## Begin Material for this task

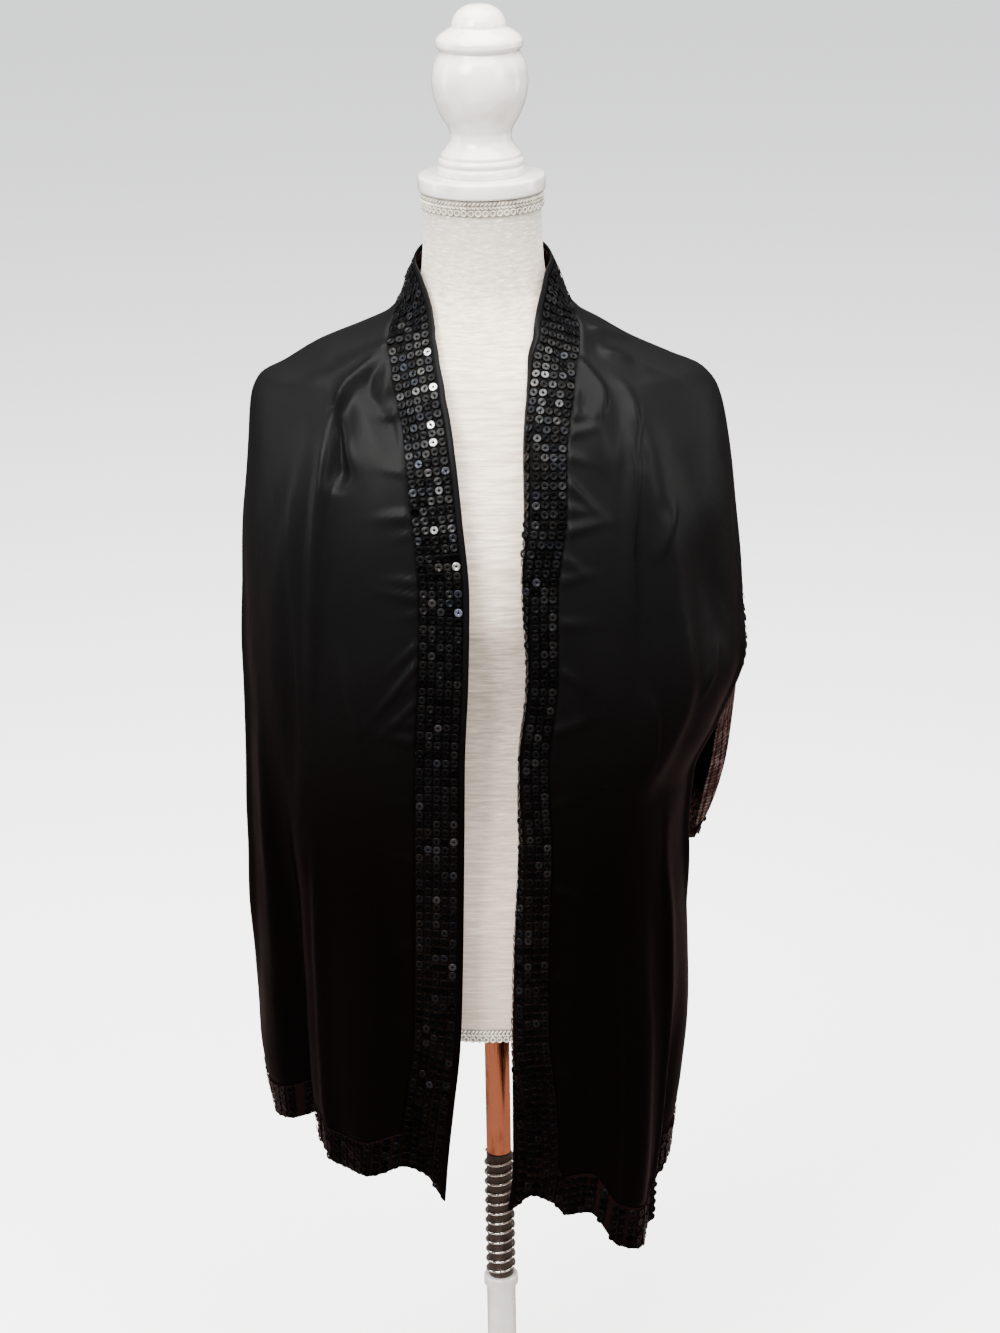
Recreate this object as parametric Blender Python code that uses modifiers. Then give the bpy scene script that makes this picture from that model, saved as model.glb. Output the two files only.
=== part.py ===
"""An evening stole of black satin with sequin bands, open over a limbless dress form on a stand.

Metres, +Z up, the front towards -Y, the origin on the floor under the middle of the base.
Left and right are the viewer's, seen from the front. The cloth is a long rectangle: one long edge
goes from a front hem up to the nape and down to the other front hem, and the other long edge hangs
outside it, up one side, over an arch at the elbow and across the back.
"""

import math
from typing import NamedTuple

import bmesh
import bpy
import numpy as np

# Cloth
SATIN_THICKNESS = 0.0014
BAND_THICKNESS = 0.0018
BAND_WIDTH = 0.037
BINDING_WIDTH = 0.0045
BINDING_THICKNESS = 0.0018
SEAM_GAP = 0.0007
BACK_GAP = 0.0028
STATION_STEP = 0.042
ACROSS_COUNT = 17
ACROSS_EASE = 0.70
BINDING_COLUMNS = (0.0, 0.55, 1.0)
BAND_COLUMNS = (0.0, 0.05, 0.14, 0.24, 0.34, 0.44, 0.54, 0.76, 1.0)
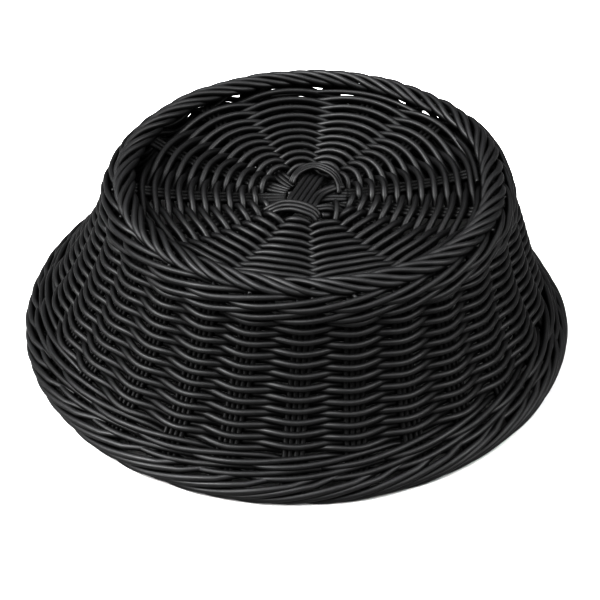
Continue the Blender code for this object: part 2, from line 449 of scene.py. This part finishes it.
def seamless_paper():
    """Uncoated studio paper: pulp pressed between felts, so it is dull with a faint fleck."""
    paper = bpy.data.materials.new("seamless_paper")
    paper.use_nodes = True
    tree = paper.node_tree
    tree.nodes.clear()
    # Flecks of pulp about 1.4 mm apart.
    fibre = add(
        tree,
        "ShaderNodeTexNoise",
        {"Scale": marks_every(1.4286), "Detail": 3.0},
        {"Vector": add(tree, "ShaderNodeTexCoord").outputs["Object"]},
    )
    shade = add(tree, "ShaderNodeValToRGB", {}, {"Fac": fibre.outputs["Fac"]})
    for end, tint in zip(shade.color_ramp.elements, ("#9e9e9e", "#a6a6a6")):
        end.color = linear(tint)
    shader = add(
        tree,
        "ShaderNodeBsdfPrincipled",
        {"Roughness": 0.95, "Specular IOR Level": 0.1},
        {"Base Color": shade.outputs["Color"]},
    )
    add(tree, "ShaderNodeOutputMaterial", {}, {"Surface": shader.outputs["BSDF"]})
    return paper


weaver_finish = extruded_polypropylene("extruded_polypropylene_weaver", "#030303", "#121213", 0.56)
stake_finish = extruded_polypropylene("extruded_polypropylene_stake", "#020202", "#0c0c0d", 0.57)
border_finish = extruded_polypropylene("extruded_polypropylene_border", "#030303", "#161617", 0.56)

# ---------------------------------------------------------------- side wall

SIDE_EVEN = in_order([box_angle(n) for n in side_groups])
SIDE_COUNT = len(SIDE_EVEN)
# A hand doesn't space the groups exactly.
SIDE_STANDS = SIDE_EVEN + np.radians(np.random.default_rng(5).uniform(-0.7, 0.7, SIDE_COUNT))

STAKES_FROM, STAKES_TO = 4.5 * MM, 94.5 * MM
STAKE_GAP = 2.98 * MM  # from one strand of a side group to the next
STAKE_THICK = STRAND * 0.98
CLOSER = 0.10  # how much closer the strands of a group stand at the foot

WALE_ROW = 6.1 * MM  # from one round of three-rod wale to the next
RIM_WALE_ROWS = [up_wall(12.6 * MM), up_wall(12.6 * MM) + WALE_ROW]
SHOULDER_ROWS = [up_wall(86.6 * MM), up_wall(86.6 * MM) + WALE_ROW]

ROW = 3.02 * MM  # from one round of the side weaver to the next, up the slant
WEAVE_START = RIM_WALE_ROWS[-1] + 4.1 * MM
WEAVE_END = SHOULDER_ROWS[0] - 4.0 * MM
WEAVE_ROUNDS = round((WEAVE_END - WEAVE_START) / ROW)
WEAVE_BEGINS = 98  # degrees round from the front
WEAVE_OUT = 3.15 * MM  # how far in front of and behind the wall's middle the weaver swings
WEAVE_BOW = 0.70 * MM  # packing each round down bows it towards the rim on a group
WEDGE, WEDGE_ANGLE, WEDGE_SPREAD = 1.6 * MM, 78, 16  # a gap left where the weaver starts
POINTS_PER_GROUP = 26


def side_angle(count):
    return group_angle(count, SIDE_STANDS)


def count_at(angle_degrees):
    """Running number of the side position at this angle from the front."""
    angles = np.append(SIDE_EVEN, SIDE_EVEN[0] + TURN)
    angle = SIDE_EVEN[0] + (math.radians(angle_degrees) - SIDE_EVEN[0]) % TURN
    return float(np.interp(angle, angles, np.arange(SIDE_COUNT + 1)))


def side_weaver():
    """One long strand that spirals up the wall, in front of one group and behind the next."""
    count = np.arange(0, WEAVE_ROUNDS * SIDE_COUNT, 1 / POINTS_PER_GROUP)
    rounds = count / SIDE_COUNT
    at = count + count_at(WEAVE_BEGINS)
    angle = side_angle(at)
    length = WEAVE_START - 0.5 * MM + (WEAVE_END - WEAVE_START) * rounds / WEAVE_ROUNDS
    # The first rounds ride up a little where the weaver starts and leave a narrow dark wedge.
    near = np.exp(-(((np.degrees(angle) % 360 - WEDGE_ANGLE) / WEDGE_SPREAD) ** 2))
    length += WEDGE * near * np.clip(1.4 - rounds / 3, 0, 1) * (rounds > 0.3)
    length += wander(count, 0.28 * MM, 1.0, 11)
    length -= WEAVE_BOW * np.cos(TURN * at)
    # Higher up, where the wall is steep, the inside arcs settle lower than the outside ones.
    settle = (0.10 + 0.60 * rounds / WEAVE_ROUNDS) * MM
    length += settle * np.cos(math.pi * at)
    out = WEAVE_OUT * (1 + wander(count, 0.05, 2.0, 12)) * bent_wave(at, 0.9)
    return [(on_wall(angle, length, out), WEAVER)]


def side_stakes(number):
    """The four strands of one side group, from the foot border down into the rim border."""
    runs = []
    heights = np.linspace(STAKES_FROM, STAKES_TO, 70)
    for k in range(4):
        seed = number * 4 + k
        across = (k - 1.5) * STAKE_GAP * (1 - CLOSER * heights / HEIGHT)
        across = across + wander(heights, 0.28 * MM, 14 * MM, 1000 + seed)
        angle = side_angle(number) + across / wall_radius(heights)
        out = wander(heights, 0.25 * MM, 18 * MM, 2000 + seed)
        runs.append((on_wall(angle, up_wall(heights), out), STAKE_THICK))
    return runs


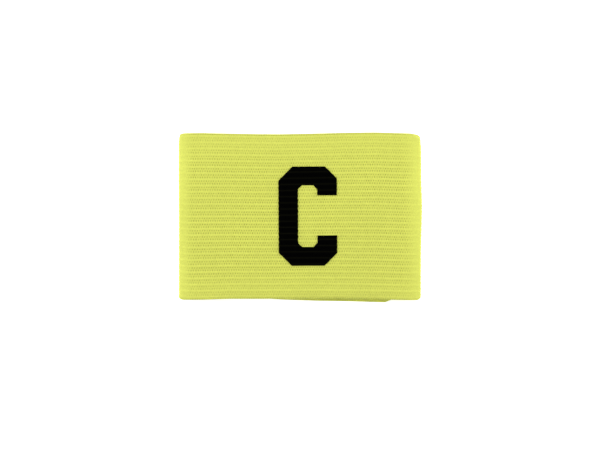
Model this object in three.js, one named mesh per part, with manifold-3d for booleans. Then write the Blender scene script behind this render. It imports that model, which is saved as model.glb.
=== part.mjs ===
import * as THREE from 'three';
import { mergeVertices } from 'three/addons/utils/BufferGeometryUtils.js';
import Module from 'manifold-3d';

// Captain armband: one strip of ribbed elastic, its ends lapped into a loop that lies
// pressed flat, with a thin block letter on the front. Lengths are millimetres.
// The back rests on z = 0, +Y points to the armband's top edge and +Z away from the back.

// The loop
const flatWidth = 129.9;      // from fold to fold, lying flat
const bandHeight = 89;        // from edge to edge, along the arm
const wall = 1.4;             // thickness of the elastic
const clearHeight = 4.3;      // room left in the hollow over the lapped ends
const leftFoldRun = 8;        // how far in the front keeps rising from the left fold
const rightFoldRun = 9.5;     // the same from the right fold
const restingFoldRun = 5;     // how far in the back leaves the surface at each fold
const frontSag = 0.3;         // how far the front settles towards its middle

// The knit
const ribCount = 27;          // wide ribs from the top edge to the bottom edge
const ribRelief = 0.25;       // depth of the grooves between them
const ribCrest = 0.4;         // width of a flat crest, as a share of the rib spacing
const ribTopMargin = 0.45;    // first crest from the top edge, as a share of the spacing
const ribBottomMargin = 0.46; // last crest from the bottom edge, as a share of the spacing
const selvedge = 0.65;        // thickness of the knit at its two edges

// The lap at the back
const lapFromFold = 15;       // where the outer end stops, short of the right fold
const lapLength = 14;         // overlap of the strip's two ends
const layerGap = 0.1;         // space between the two layers
const lapRamp = 4.5;          // length in which the inner end comes down beside the lap
const endCorner = 4;          // rounding of the strip's corners at its two ends

// The letter
const letterStroke = 10.4;    // width of the upright
const letterTipWidth = 10.7;  // width of the two tips
const letterBar = 10.1;       // height of the top and bottom bars
const counterWidth = 10.2;    // the bare field inside the letter
const counterHeight = 33;
const upperTipReach = 5.4;    // how far the upper tip reaches past its bar
const lowerTipReach = 6.1;    // the same for the lower tip
const letterChamfer = 6.9;    // cut of the outer corners
const counterChamfer = 2.1;   // cut of the inner corners
const letterOffset = 4.15;    // from the armband's middle, to the right
const letterRise = 0.24;      // the same, towards the top edge
const filmThickness = 0.3;
const filmGap = 0.1;          // space between the film and the elastic

// How far an edge pulls in or stands out, and a fold bows
const edgeDrift = 2.5;
const foldBow = 0.8;

// The edges of each layer, from the left fold to the right fold. across is a share of half
// the width, top and bottom are shares of edgeDrift, up being positive.
const frontEdges = [
  { across: -1.00, top: -0.32, bottom: 0.20 },
  { across: -0.96, top: 0.00, bottom: -0.04 },
  { across: -0.80, top: 0.06, bottom: -0.12 },
  { across: -0.57, top: -0.04, bottom: -0.04 },
  { across: -0.36, top: -0.14, bottom: 0.08 },
  { across: -0.16, top: -0.18, bottom: 0.16 },
  { across: 0.10, top: -0.06, bottom: 0.17 },
  { across: 0.36, top: 0.12, bottom: 0.12 },
  { across: 0.62, top: 0.19, bottom: 0.02 },
  { across: 0.80, top: 0.06, bottom: -0.12 },
  { across: 0.92, top: -0.06, bottom: -0.20 },
  { across: 0.97, top: -0.44, bottom: -0.14 },
  { across: 1.00, top: -1.00, bottom: 0.28 },
];
const backEdges = [
  { across: -1.00, top: -0.32, bottom: 0.20 },
  { across: -0.92, top: 0.00, bottom: 0.04 },
  { across: -0.24, top: -0.18, bottom: 0.14 },
  { across: 0.10, top: -0.40, bottom: -0.25 },
  { across: 0.40, top: -0.56, bottom: -0.45 },
  { across: 0.66, top: -0.68, bottom: -0.58 },
  { across: 1.00, top: -0.68, bottom: -0.58 },
];
const innerEndEdges = [
  { across: -1.00, top: -0.20, bottom: 0.10 },
  { across: 0.92, top: -0.20, bottom: 0.10 },
  { across: 1.00, top: -1.00, bottom: 0.28 },
];

// How the folds bow along the arm. down is a share of the height from the top edge,
// left and right are shares of foldBow, out being positive.
const foldRows = [
  { down: 0.00, left: 0.20, right: -0.55 },
  { down: 0.27, left: 0.20, right: -0.05 },
  { down: 0.50, left: 0.10, right: 0.60 },
  { down: 0.72, left: -0.15, right: -0.15 },
  { down: 1.00, left: -0.20, right: -0.27 },
];
const bowStart = 0.8;         // share of half the width at which a layer starts to bow

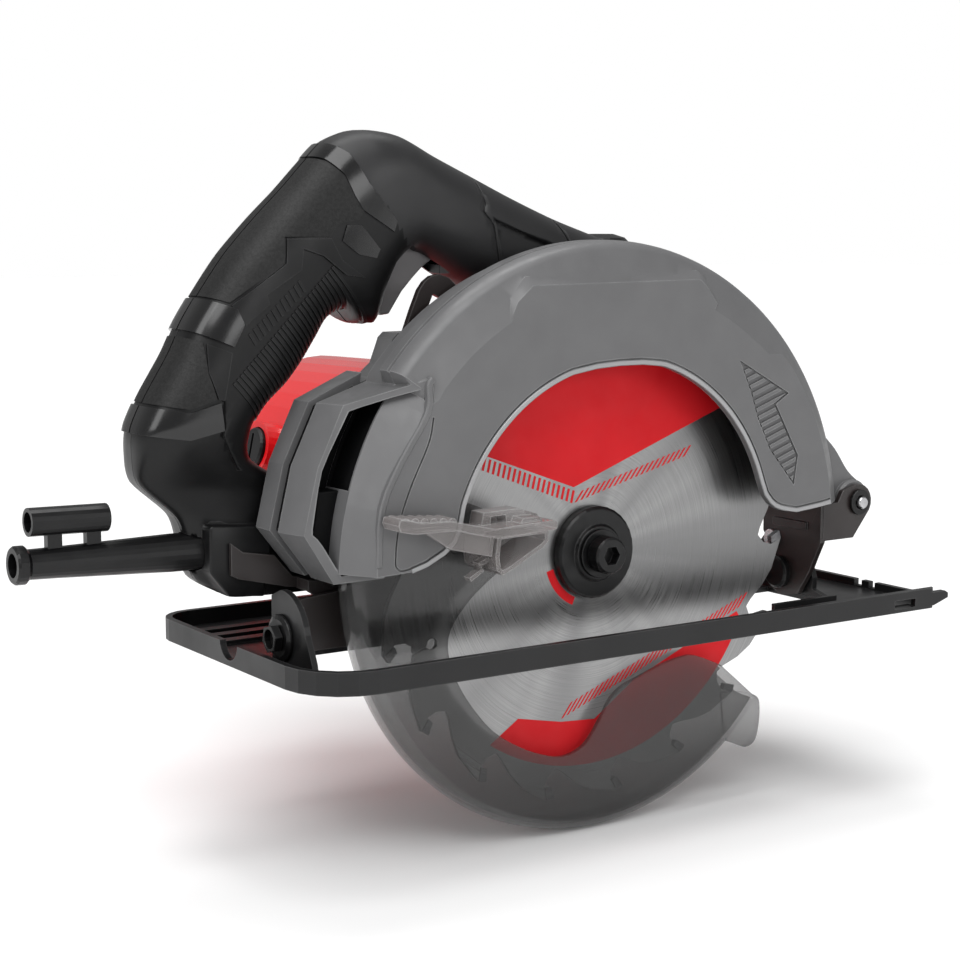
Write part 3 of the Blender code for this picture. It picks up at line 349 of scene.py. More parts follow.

## End Material for this task

Write down again the exact lines running from the beginning of the data to the line containing "on a stand.", with both ends included.

## Response to the task
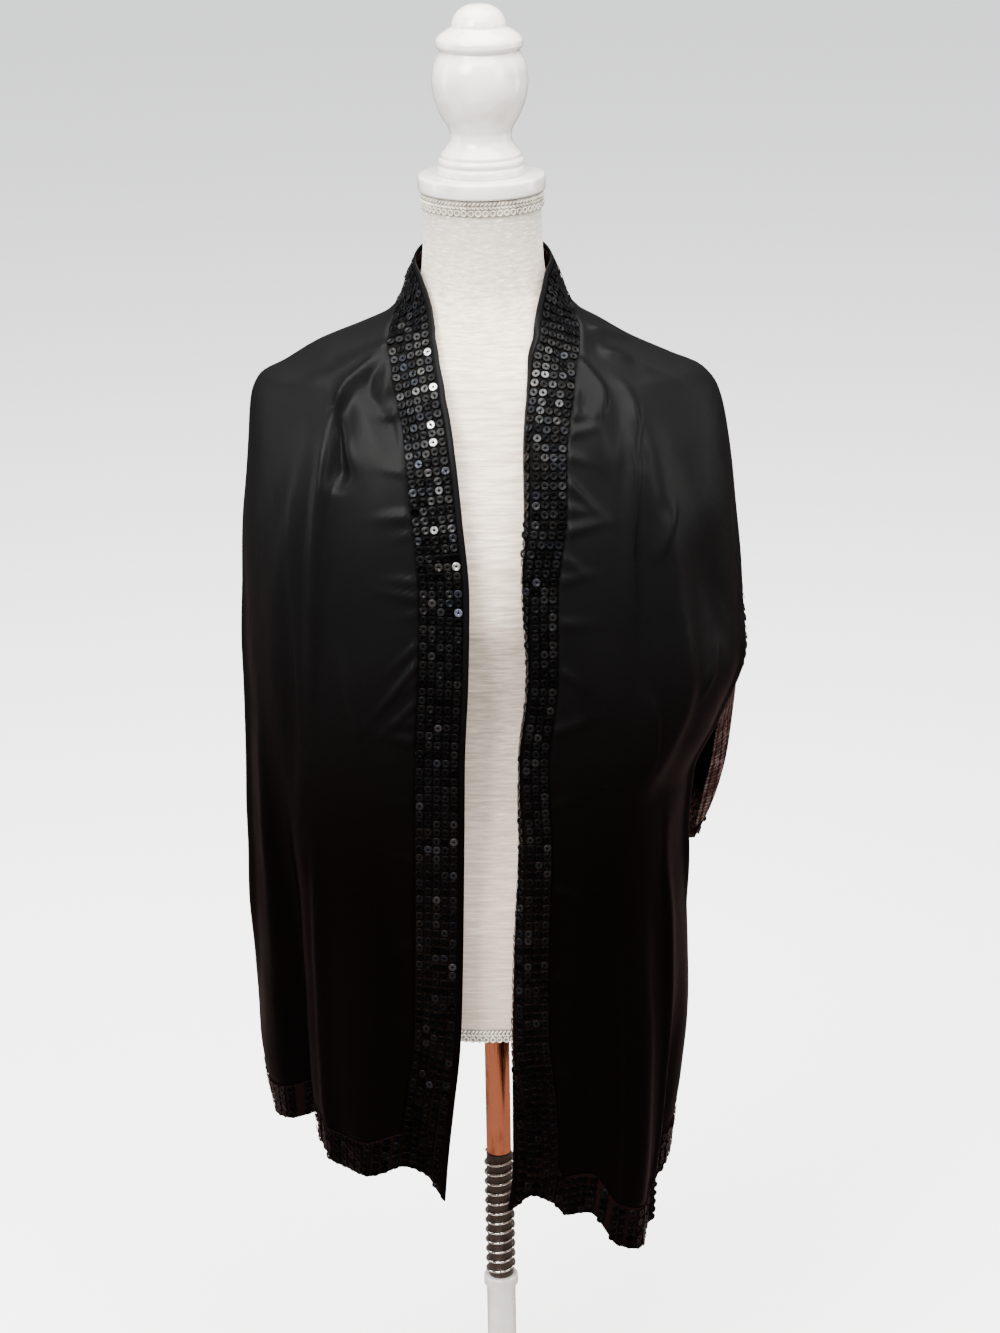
Recreate this object as parametric Blender Python code that uses modifiers. Then give the bpy scene script that makes this picture from that model, saved as model.glb. Output the two files only.
=== part.py ===
"""An evening stole of black satin with sequin bands, open over a limbless dress form on a stand.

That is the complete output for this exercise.